On May 12, 2017, Lear was honored with the fourth annual Woody Guthrie Prize by the Woody Guthrie Center in Tulsa, Oklahoma. The ceremony took place at the Clive Davis Theater at the Grammy Museum in Los Angeles. The Woody Guthrie Prize is awarded annually to an artist who, through music, literature, film, dance, or other artistic expressions, speaks out for the less fortunate and serves as a positive force for social change in America. Previous honorees include Pete Seeger, Mavis Staples, and Kris Kristofferson.

On August 3, 2017, it was announced that the Kennedy Center had named Lear as a recipient of the 2017 Kennedy Center Honors, alongside Carmen de Lavallade, Lionel Richie, LL Cool J, and Gloria Estefan. During the December 3, 2017 event at the Kennedy Center, the plan was for President Donald Trump and First Lady Melania Trump to sit with the honored guests and host a reception at the White House later in the evening. Variety magazine’s senior editor Ted Johnson commented, “This will be an interesting moment in itself as Lear and Estefan have been particularly outspoken against the policies of Trump.” Later, it was announced that Lear would boycott the White House reception. Ultimately, the President and First Lady were not in attendance.

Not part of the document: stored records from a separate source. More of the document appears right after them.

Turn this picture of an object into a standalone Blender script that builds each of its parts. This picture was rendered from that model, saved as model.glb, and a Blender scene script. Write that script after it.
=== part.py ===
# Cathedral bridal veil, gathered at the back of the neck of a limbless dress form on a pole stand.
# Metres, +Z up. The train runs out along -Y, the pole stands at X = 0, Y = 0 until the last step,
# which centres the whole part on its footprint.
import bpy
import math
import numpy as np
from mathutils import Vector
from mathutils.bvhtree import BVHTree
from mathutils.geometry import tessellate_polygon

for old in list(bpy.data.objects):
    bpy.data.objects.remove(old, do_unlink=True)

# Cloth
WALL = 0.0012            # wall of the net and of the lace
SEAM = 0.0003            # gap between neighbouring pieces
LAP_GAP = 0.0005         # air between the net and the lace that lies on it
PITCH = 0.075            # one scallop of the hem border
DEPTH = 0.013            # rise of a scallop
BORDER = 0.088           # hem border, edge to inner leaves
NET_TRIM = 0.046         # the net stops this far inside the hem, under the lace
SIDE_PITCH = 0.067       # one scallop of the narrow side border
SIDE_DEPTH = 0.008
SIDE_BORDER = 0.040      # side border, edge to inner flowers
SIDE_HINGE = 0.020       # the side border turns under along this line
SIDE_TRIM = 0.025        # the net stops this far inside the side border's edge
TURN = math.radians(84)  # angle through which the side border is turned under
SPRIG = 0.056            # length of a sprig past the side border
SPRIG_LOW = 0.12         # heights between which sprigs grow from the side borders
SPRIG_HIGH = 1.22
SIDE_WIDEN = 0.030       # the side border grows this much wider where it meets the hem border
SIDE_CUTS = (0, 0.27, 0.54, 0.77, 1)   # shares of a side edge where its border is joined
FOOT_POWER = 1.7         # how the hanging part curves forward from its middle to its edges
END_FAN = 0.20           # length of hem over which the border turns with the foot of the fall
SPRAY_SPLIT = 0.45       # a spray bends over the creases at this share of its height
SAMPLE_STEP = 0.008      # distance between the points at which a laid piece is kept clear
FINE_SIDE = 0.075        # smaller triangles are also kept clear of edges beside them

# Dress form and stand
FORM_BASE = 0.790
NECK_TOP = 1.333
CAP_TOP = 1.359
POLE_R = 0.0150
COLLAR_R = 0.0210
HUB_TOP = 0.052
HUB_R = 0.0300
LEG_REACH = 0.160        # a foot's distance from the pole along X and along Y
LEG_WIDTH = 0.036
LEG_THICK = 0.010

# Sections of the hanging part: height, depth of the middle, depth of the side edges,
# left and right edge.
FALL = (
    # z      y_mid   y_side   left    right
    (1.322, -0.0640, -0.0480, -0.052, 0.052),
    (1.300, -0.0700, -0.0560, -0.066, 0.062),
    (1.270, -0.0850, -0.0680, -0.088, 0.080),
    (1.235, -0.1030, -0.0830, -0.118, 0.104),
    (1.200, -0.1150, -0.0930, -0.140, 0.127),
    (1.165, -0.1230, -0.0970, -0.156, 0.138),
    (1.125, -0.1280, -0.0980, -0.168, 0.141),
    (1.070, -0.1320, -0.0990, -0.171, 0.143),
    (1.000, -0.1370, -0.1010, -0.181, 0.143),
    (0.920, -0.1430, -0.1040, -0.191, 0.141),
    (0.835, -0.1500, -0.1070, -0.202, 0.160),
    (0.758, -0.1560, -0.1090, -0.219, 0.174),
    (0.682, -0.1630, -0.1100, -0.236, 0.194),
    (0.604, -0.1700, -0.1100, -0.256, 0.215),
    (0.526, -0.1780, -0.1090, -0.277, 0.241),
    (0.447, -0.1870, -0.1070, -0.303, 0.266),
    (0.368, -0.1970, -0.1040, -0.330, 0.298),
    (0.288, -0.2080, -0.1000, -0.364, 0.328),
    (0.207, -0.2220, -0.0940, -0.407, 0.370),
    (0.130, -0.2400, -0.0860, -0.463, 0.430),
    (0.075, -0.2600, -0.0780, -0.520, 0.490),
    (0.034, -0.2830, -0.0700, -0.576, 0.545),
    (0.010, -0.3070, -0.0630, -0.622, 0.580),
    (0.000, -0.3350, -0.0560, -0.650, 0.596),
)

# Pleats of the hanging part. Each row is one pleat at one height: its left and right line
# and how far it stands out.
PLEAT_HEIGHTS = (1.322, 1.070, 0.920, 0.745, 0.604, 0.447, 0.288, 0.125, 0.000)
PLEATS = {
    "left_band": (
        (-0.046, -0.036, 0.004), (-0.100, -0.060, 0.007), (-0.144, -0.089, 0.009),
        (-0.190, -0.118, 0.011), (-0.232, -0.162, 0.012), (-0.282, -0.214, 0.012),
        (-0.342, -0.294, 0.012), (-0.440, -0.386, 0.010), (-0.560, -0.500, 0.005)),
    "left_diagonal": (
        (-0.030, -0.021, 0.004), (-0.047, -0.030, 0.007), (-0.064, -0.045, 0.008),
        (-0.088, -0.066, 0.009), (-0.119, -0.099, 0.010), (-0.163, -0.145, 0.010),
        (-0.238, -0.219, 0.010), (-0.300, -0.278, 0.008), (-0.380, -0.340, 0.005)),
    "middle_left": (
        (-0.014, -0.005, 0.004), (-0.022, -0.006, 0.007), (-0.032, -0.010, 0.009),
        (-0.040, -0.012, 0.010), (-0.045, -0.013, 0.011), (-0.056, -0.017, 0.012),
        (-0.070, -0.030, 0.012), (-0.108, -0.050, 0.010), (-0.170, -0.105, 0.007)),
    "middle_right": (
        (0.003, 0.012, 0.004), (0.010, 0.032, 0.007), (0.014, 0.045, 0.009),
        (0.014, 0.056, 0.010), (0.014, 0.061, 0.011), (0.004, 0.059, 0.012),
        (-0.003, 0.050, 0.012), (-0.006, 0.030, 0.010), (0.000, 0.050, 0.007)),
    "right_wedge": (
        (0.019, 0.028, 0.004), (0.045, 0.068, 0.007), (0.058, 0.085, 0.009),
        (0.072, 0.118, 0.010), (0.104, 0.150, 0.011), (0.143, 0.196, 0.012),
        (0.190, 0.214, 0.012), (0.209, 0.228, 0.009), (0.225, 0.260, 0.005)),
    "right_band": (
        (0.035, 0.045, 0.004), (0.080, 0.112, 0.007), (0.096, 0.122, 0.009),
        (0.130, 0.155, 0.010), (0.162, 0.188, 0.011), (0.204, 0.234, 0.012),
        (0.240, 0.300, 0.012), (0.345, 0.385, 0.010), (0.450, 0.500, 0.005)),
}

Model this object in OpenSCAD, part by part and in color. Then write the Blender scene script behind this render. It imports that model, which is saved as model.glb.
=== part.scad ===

Lear has received several other notable honors, including:

1977: Peabody Awards – Lifetime Achievement
1977: American Humanist Association – Humanist Arts Award
1980: Academy of Achievement – Golden Plate Award
1984: Television Academy – Hall of Fame
2007: Britannia Awards – Excellence in Television
2017: National Hispanic Media Coalition – Media Icon
2017: Peabody Awards – Lifetime Achievement

Personal Life and Death

Norman Lear was married three times. His marriage to Frances Loeb, the publisher of Lear’s Magazine, lasted from 1956 to 1985. They divorced in 1983, and Loeb eventually received $112 million from their settlement. In 1987, Lear married producer Lyn Davis. Across his three marriages, Lear had six children and four grandchildren. He was the godparent of actress and singer Katey Sagal. On July 27, 2022, he reached the age of 101. Sadly, on December 5, 2023, Norman Lear passed away at his home in Los Angeles due to natural causes.